Installation Instructions

Locatie Term Definitie
2.7.3 Automatisch uitschakelen Een menuoptie waarmee de centrale automatisch kan
uitschakelen op een bepaald tijdstip.
2.7.4 Schakeltijden Een menuoptie waarin items zijn gegroepeerd, die betrekking
hebben op het automatisch inschakelen en de openings- en
sluitingstijdstippen.
2.7.3.1 Opening Een menuoptie die het tijdstip instelt waarop het geselecteerde
tijdsrooster naar de openingstijd overschakelt. Op dat ogenblik
kunnen codes met de optie “In na sluiting?” ook weer voor het
uitschakelen van het systeem worden gebruikt
2.7.3.2 Inschakeltijd Een menuoptie die het tijdstip bepaalt wanneer de in Automatisch
inschakelen geselecteerde partities automatisch beginnen in te
schakelen. Gebruikers met de bevoegdheid 'alleen inschakelen na
sluiting', kunnen de in Inschakelen na sluiting geselecteerde
partities alleen nog inschakelen nadat deze tijd is verstreken.

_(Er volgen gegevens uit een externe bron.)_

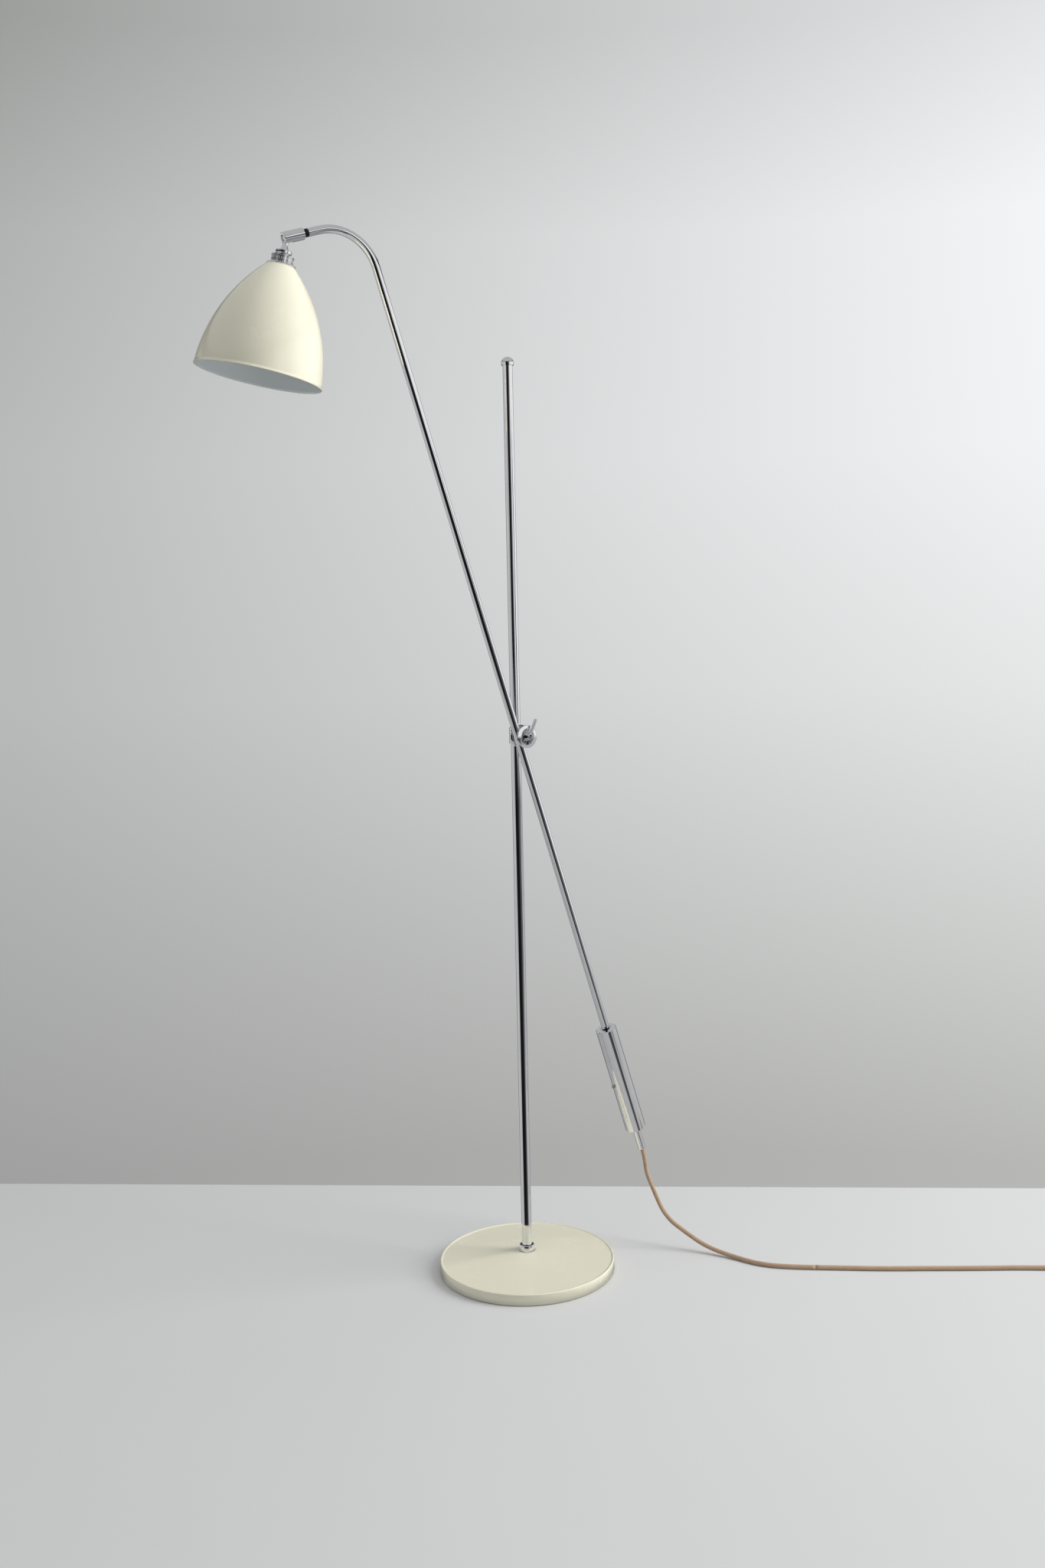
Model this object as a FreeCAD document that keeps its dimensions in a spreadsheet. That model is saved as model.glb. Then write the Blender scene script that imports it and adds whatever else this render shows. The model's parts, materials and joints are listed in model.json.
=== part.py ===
"""Adjustable arm floor lamp: a round weighted base, a pole, a sleeve with a two-disc clamp that
slides on it, a counterweighted bent arm held by that clamp, and a bell shade on a ball knuckle.

Millimetres. Origin: the middle of the base's underside, on the pole's axis. +Z up, the arm's plane
is parallel to XZ with the shade towards -X, and the clamp's screw points towards -Y."""

import FreeCAD, Part
import math
import os
import Sketcher
from FreeCAD import Placement, Rotation, Vector

doc = FreeCAD.newDocument("ArmFloorLamp")
sheet = doc.addObject("Spreadsheet::Sheet", "Sizes")

SIZES = {
    # base
    "base_radius": 140.0, "base_side": 18.0, "base_crown": 29.0, "crown_radius": 16.0,
    "lip_width": 3.6, "lip_drop": 1.5, "lip_round": 1.4, "cover_wall": 1.6, "cover_lift": 1.2,
    "pad_margin": 7.0, "pad_height": 2.0, "plate_height": 2.5, "plate_gap": 0.3,
    "weight_margin": 14.0, "weight_height": 10.5,
    "plate_screw_radius": 2.5, "plate_screw_head": 4.5, "plate_screw_sink": 1.5,
    "plate_screw_long": 9.0, "plate_screw_circle": 70.0, "plate_screw_play": 0.2,
    # pole and its turning foot
    "pole_radius": 8.0, "pole_wall": 1.5, "pole_top": 1460.0, "spigot_radius": 6.0,
    "spigot_plug": 24.0, "bush_wall": 3.0, "bush_flange": 11.0, "bush_flange_high": 1.4,
    "run_play": 0.05, "face_gap": 0.3, "foot_washer_radius": 8.4, "foot_washer_high": 1.2,
    "foot_head_radius": 4.2, "foot_head_high": 2.8, "foot_screw_radius": 2.5,
    "foot_screw_long": 12.0, "foot_recess": 5.0, "foot_recess_radius": 10.0,
    "collar_radius": 12.25, "collar_high": 9.5, "collar_play": 0.2, "collar_bulge": 0.5,
    "collar_round": 1.3,
    "cap_radius": 10.2, "cap_skirt": 3.4, "cap_cover": 6.0,
    # sleeve and clamp, measured out along the clamp's screw from the pole's axis
    "clamp_height": 857.5, "sleeve_wall": 1.4, "sleeve_high": 26.0, "liner_wall": 0.9,
    "slide_play": 0.1, "boss_radius": 9.5, "disc_radius": 18.35, "disc_edge": 0.8,
    "plate_seat": 0.1, "plate_thick": 4.7, "friction_radius": 15.5, "friction_thick": 0.8,
    "saddle_thick": 3.85, "arm_offset": 10.7, "saddle_radius": 15.5, "groove_depth": 1.9,
    "rim_past_arm": 8.4, "cap_rim_thick": 2.2, "cap_dome": 1.2,
    "clamp_screw_radius": 3.0, "clamp_play": 0.35, "pad_thick": 1.5,
    "spacer_radius": 3.5, "hub_radius": 4.8, "hub_high": 8.9, "hub_round": 1.2,
    "hub_flange": 6.4, "hub_flange_high": 1.3, "hub_flange_edge": 0.4, "hub_wall": 2.6,
    "lever_radius": 2.5, "lever_reach": 31.0, "lever_angle": 25.8, "lever_up_hub": 4.6,
    # arm, measured along itself from the clamp
    "arm_tilt": 17.85, "arm_radius": 6.35, "arm_wall": 1.0, "arm_below": 734.0,
    "arm_above": 764.0, "bend_radius": 73.0, "arm_end": 21.4,
    "lip_high": 3.5, "gland_long": 16.0, "gland_play": 0.2, "gland_round": 1.3, "gland_mouth": 0.8,
    "flex_radius": 3.5,
    "weight_bar_radius": 17.0, "weight_bar_long": 183.0, "weight_bar_place": 694.5,
    "weight_bar_play": 0.08, "weight_bar_edge": 0.9, "weight_recess": 3.0,
    "weight_recess_radius": 9.0, "set_screw_radius": 3.0, "set_screw_place": 610.0,
    "set_screw_stand": 2.6, "set_slot_wide": 1.0, "set_slot_deep": 1.2, "set_screw_play": 0.05,
    # knuckle, measured from the ball's centre
    "knuckle_wall": 2.3, "knuckle_in": 26.9, "knuckle_past_ball": 0.6, "knuckle_edge": 0.7,
    "ferrule_radius": 6.35, "ferrule_long": 7.2, "nipple_plug": 14.0, "nipple_radius": 5.3,
    "nipple_spigot": 8.0, "nipple_clear": 1.0, "ferrule_edge": 0.4, "wire_bore": 2.4,
    "ball_radius": 6.5, "ball_play": 0.2, "mouth_lip": 2.3, "mouth_bevel": 1.6,
    "mouth_grip": 1.4, "stem_radius": 3.9, "stem_play": 0.35,
    "slot_back": 5.6, "slot_rise": 3.3, "seat_thick": 3.0, "seat_inner": 3.5,
    "clip_thick": 1.0, "clip_radius": 6.3, "clip_bite": 1.5, "spring_thick": 0.9, "spring_inner": 3.4,
    # lamp head, measured down its own axis from the ball's centre
    "head_roll": -6.1, "head_angle": 60.7, "flare_start": 12.4, "flare_radius": 6.6,
    "dome_start": 20.1, "dome_radius": 12.0, "dome_high": 5.5, "dome_round": 1.6, "dome_edge": 0.8,
    "neck_radius": 9.0, "stem_thread": 5.0,
    "ring_start": 28.4, "ring_high": 12.3, "ring_radius": 16.2, "ring_lip": 0.7,
    "ring_lip_high": 1.3, "ring_edge": 0.4, "ring_slope": 0.5, "flange_radius": 21.35, "flange_high": 2.6,
    "holder_radius": 15.0, "holder_wall": 1.4, "holder_floor": 48.4, "holder_end": 76.4,
    "shade_long": 166.5, "shade_top_radius": 21.3, "shade_middle_radius": 76.2,
    "shade_rim_radius": 94.4, "shade_wall": 1.2, "shade_bead": 0.8,
    "nut_radius": 19.0, "nut_high": 4.0, "cap_shell_radius": 13.2, "cap_shoulder": 3.0,
    "tip_radius": 4.5, "tip_high": 2.5, "tip_slope": 1.0, "contact_radius": 3.0, "contact_high": 1.4,
    "bulb_radius": 27.5, "bulb_long": 75.0, "bulb_neck": 13.0, "bulb_wall": 0.8,
    # lead: in-line switch, coil and plug where it is put away
    "coil_radius": 36.0, "coil_wide": 28.0, "coil_high": 14.0, "lead_gap": 0.6,
    "tie_wide": 9.0, "tie_thick": 0.9, "switch_long": 62.0, "switch_wide": 27.0,
    "switch_high": 15.0, "switch_round": 4.0, "switch_entry": 5.5, "button_long": 16.0,
    "button_wide": 11.0, "button_stand": 2.4, "button_sink": 6.0, "button_play": 0.3,
    "button_edge": 1.0, "relief_long": 22.0, "relief_small": 4.4, "relief_large": 6.0,
    "plug_long": 34.0, "plug_taper": 18.7, "plug_wide": 33.0, "plug_nose": 15.0, "plug_high": 13.5,
    "plug_round": 2.5, "pin_radius": 2.0, "pin_long": 19.0, "pin_spread": 9.3,
}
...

2.8 Standaard maken Een menuoptie waarmee items met betrekking tot standaard
centrale-instellingen worden gegroepeerd.
2.8.1 Landinstelling Een menuoptie waarmee een standaard landinstelling voor de
centrale wordt ingesteld.
2.8.2 Standaard maken Een menuoptie waarmee alle centrale-instellingen opnieuw
worden ingesteld op de fabriekswaarden.
Programmeeradressen centrale
Telefoonnummer 1
ADRES 0 - TELEFOONNR° 1 (20 segmenten, numerieke data)
Het eerste telefoonnummer wordt geprogrammeerd op adres 0. Een “14” geeft het einde van het
telefoonnummer aan. Op elk gewenst punt in het telefoonnummer kunnen vertragingen van vier
seconden worden geprogrammeerd door een “13” te programmeren in het desbetreffende segment.
Het systeem wacht altijd op een kiestoon, behalve als het eerste cijfer van het telefoonnummer een
“13” is; in dat geval volgt een vertraging. De standaard is DTMF-kiezen (Toon). Als u pulskiezen
wilt inschakelen, programmeert u een “15” in het segment, waarna het pulskiezen wordt gestart. Als
het volledige nummer moet worden gekozen met een pulskiezen, programmeert u een “15” in het
eerste segment. Programmeer een “11” voor een “*” en een “12” voor een “#”.
Opmerking: Een nul wordt geprogrammeerd als een “0”.
ADRES 1 - KLANTNUMMER VOOR TELEFOONNR° 1 (6 segmenten, numerieke data)
Adres 1 wordt gebruikt voor het programmeren van de klantcode die wordt verstuurd wanneer telefoonnr.°1
wordt gekozen. Een nul in het klantnummer wordt geprogrammeerd als een “0”. Een “10” geeft het einde
van het klantnummer aan, dus programmeer een “10” in het segment dat volgt na het laatste cijfer van het
klantnummer. Als het klantnummer 6 cijfers lang is, programmeert u alle 6 segmenten.